The problem
A precise retyping is required of every line from the one containing "Model this object" down to the one containing "a rubber boot.", both included, and of no other line.

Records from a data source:
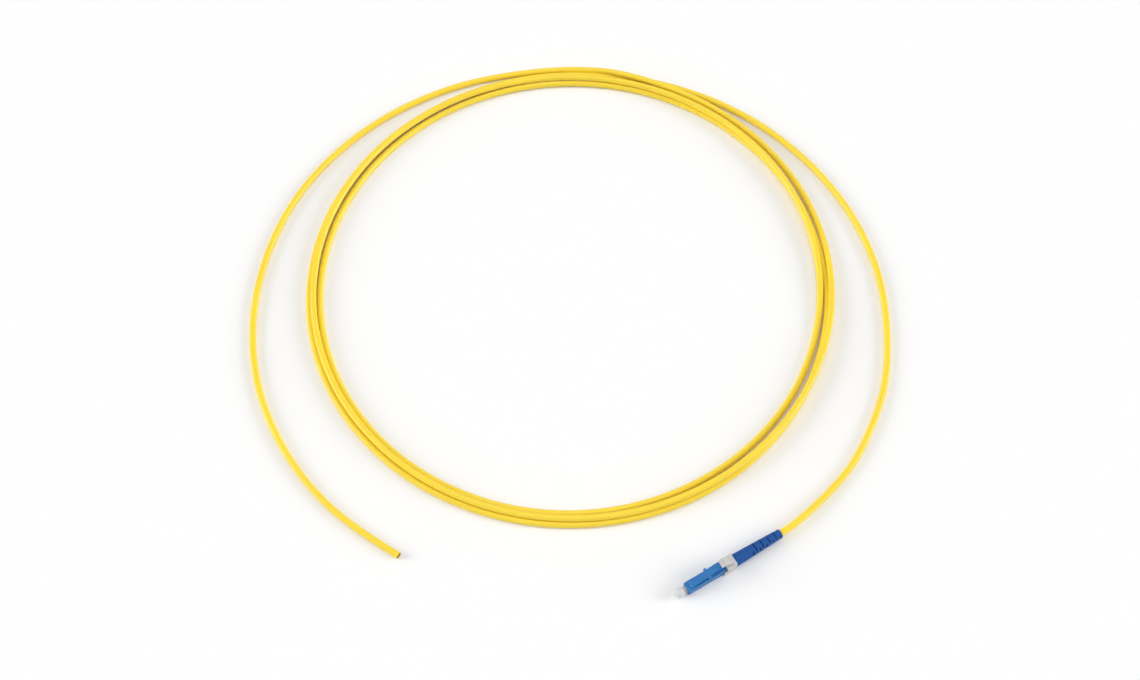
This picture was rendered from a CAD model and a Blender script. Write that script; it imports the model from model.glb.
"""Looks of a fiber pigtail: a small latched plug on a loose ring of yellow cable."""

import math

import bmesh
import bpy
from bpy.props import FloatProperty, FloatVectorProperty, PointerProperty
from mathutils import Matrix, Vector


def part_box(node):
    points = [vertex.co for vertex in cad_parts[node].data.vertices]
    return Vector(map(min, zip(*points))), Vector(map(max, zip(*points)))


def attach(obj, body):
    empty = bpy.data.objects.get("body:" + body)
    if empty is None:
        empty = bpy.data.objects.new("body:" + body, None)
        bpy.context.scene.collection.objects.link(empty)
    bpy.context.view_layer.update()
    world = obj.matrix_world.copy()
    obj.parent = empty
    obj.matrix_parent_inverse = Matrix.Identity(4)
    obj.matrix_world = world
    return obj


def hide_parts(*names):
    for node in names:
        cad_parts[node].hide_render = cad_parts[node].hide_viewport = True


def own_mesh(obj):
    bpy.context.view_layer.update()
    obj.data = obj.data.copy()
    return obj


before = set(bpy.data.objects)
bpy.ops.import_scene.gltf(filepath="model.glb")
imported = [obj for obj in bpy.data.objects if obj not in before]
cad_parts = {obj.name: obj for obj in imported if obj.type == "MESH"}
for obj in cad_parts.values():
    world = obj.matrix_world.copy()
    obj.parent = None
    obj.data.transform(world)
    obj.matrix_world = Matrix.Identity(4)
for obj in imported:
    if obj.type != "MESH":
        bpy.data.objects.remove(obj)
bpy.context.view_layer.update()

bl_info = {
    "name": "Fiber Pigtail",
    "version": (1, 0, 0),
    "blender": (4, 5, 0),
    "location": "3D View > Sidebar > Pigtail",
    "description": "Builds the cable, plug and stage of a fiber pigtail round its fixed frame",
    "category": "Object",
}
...
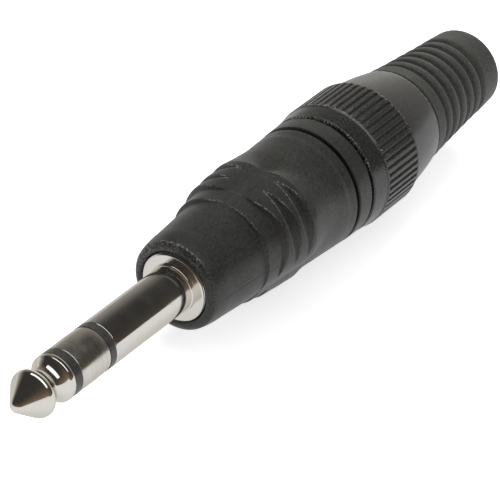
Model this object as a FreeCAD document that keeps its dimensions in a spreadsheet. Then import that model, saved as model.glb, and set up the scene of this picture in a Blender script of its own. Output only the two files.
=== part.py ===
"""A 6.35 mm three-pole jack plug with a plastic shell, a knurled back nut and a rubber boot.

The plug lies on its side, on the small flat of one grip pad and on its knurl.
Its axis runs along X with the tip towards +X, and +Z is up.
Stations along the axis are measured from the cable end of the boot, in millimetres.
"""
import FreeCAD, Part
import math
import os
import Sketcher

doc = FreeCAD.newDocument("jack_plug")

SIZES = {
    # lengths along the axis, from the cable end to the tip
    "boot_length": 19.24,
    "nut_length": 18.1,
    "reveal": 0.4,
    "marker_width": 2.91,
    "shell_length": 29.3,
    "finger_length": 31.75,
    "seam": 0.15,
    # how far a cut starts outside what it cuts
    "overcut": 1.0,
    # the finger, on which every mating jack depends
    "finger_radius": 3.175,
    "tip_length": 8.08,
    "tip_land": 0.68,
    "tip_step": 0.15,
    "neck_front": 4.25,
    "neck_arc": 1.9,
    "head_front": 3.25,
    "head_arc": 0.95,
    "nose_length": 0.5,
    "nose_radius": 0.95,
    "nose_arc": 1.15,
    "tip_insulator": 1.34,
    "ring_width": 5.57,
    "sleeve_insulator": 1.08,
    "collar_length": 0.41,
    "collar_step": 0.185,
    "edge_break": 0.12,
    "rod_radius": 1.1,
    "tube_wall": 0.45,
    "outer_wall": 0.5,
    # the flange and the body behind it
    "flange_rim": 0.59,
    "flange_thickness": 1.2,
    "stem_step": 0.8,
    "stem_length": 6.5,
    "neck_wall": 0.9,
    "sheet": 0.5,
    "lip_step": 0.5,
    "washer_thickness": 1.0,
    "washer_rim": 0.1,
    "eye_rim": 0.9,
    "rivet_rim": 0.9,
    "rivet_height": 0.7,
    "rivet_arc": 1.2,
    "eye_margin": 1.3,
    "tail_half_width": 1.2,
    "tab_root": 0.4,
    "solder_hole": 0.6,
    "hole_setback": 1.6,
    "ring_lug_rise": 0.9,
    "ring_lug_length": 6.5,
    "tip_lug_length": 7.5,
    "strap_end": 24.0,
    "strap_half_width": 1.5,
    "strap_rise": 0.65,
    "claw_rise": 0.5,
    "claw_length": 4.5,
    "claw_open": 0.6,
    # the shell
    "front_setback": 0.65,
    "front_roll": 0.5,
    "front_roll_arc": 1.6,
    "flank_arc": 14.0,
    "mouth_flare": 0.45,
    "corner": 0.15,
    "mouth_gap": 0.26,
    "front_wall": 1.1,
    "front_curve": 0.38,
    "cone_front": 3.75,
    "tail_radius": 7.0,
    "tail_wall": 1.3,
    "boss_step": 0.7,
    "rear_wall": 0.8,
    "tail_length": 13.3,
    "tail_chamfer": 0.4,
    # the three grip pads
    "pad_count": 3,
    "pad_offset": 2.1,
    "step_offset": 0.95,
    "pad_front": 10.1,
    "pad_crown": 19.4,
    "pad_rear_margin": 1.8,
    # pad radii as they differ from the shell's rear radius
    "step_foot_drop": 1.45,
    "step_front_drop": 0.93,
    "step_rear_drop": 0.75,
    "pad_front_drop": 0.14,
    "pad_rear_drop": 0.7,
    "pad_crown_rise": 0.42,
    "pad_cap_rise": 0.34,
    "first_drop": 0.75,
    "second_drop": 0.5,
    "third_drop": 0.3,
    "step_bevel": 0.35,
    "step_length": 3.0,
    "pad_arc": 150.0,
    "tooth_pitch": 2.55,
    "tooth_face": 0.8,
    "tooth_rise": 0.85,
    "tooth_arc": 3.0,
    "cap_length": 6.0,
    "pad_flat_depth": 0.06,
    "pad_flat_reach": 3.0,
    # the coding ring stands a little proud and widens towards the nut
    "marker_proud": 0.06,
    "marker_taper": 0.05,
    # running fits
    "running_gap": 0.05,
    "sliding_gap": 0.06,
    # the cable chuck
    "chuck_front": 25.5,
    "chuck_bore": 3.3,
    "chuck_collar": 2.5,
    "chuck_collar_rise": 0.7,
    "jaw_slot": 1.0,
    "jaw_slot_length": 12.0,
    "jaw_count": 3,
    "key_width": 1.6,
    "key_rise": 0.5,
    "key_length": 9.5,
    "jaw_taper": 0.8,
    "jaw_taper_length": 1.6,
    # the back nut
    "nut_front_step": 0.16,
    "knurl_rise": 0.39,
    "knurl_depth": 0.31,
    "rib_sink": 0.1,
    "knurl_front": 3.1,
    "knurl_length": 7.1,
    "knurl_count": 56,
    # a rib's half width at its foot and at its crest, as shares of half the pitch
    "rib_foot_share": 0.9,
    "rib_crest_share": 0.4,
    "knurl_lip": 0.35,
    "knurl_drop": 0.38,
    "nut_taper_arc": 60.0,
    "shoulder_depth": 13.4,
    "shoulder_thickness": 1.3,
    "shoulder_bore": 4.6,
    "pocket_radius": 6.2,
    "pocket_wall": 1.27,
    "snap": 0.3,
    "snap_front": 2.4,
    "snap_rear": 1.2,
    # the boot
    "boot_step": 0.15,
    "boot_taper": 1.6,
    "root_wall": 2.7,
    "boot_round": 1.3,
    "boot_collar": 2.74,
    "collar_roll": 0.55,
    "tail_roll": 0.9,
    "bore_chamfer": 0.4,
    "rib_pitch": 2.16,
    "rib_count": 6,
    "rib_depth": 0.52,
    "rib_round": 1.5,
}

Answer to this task
Model this object as a FreeCAD document that keeps its dimensions in a spreadsheet. Then import that model, saved as model.glb, and set up the scene of this picture in a Blender script of its own. Output only the two files.
=== part.py ===
"""A 6.35 mm three-pole jack plug with a plastic shell, a knurled back nut and a rubber boot.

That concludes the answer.